In concluding this book, Rinne reminds the elder and potential elder the eternal ramifications of being an elder. On a serious note, the author warns the reader that an elder will give an account for his stewardship of this office: elders will “answer to the Groom for how [they] treat his bride” (122). Secondly, the author reminds the reader that there is an unfading reward for those who faithfully shepherd God’s flock.
Church Elders is a book that challenges me on a very personal level. As someone who has been in that office and continues to aspire to that office, I found ample opportunities in the pages of the book to question my own character and calling. In particular, the love a shepherd has for his sheep and the sacrifices he is prepared to make for them, as they are compellingly presented in the book, cause me to re-evaluate my own life in light of what biblical eldership is.
On a practical note, this book offers many helpful suggestions on the day-to-day aspects of being an elder. It offers ideas that the author has formulated from his experience leading the church. The suggestions are powerful because they are attainable and they come with a persuasive, urgent plea from the author. The author is serious about this topic and his gravity is coupled with a great joy. Both the seriousness of the calling and the enjoyment of the office as expressed by the author are contagious. I found this very edifying.

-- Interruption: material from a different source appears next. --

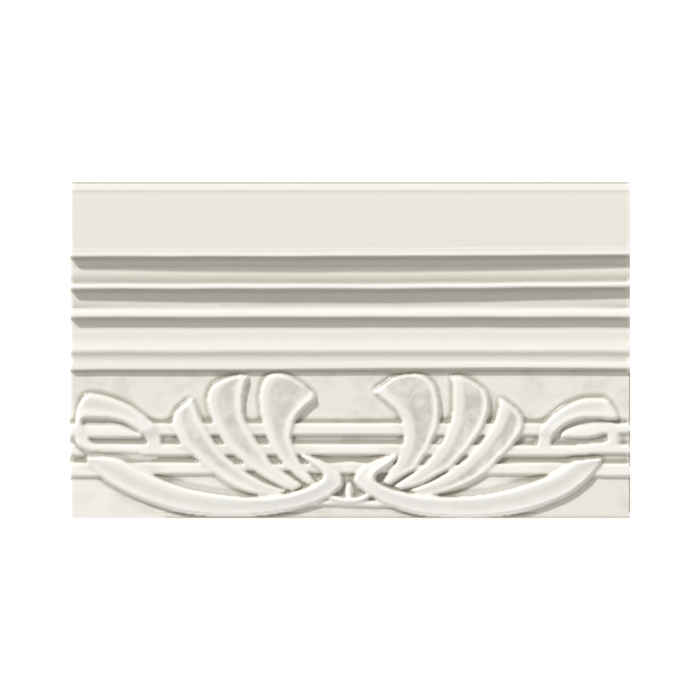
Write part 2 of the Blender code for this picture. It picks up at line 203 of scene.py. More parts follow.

Finally, this book strengthened many philosophical positions that I already held. I hold to a view of church leadership that is very close to the one espoused by the author. The book did not challenge my beliefs, but rather bulwarked them.

Church Elders strength is its content and its conciseness. The book is very accessible and very readable. It is relatively short in length and the style is informal. That being said, its message is very important and the author covers a surprisingly significant amount of material considering the size of the volume.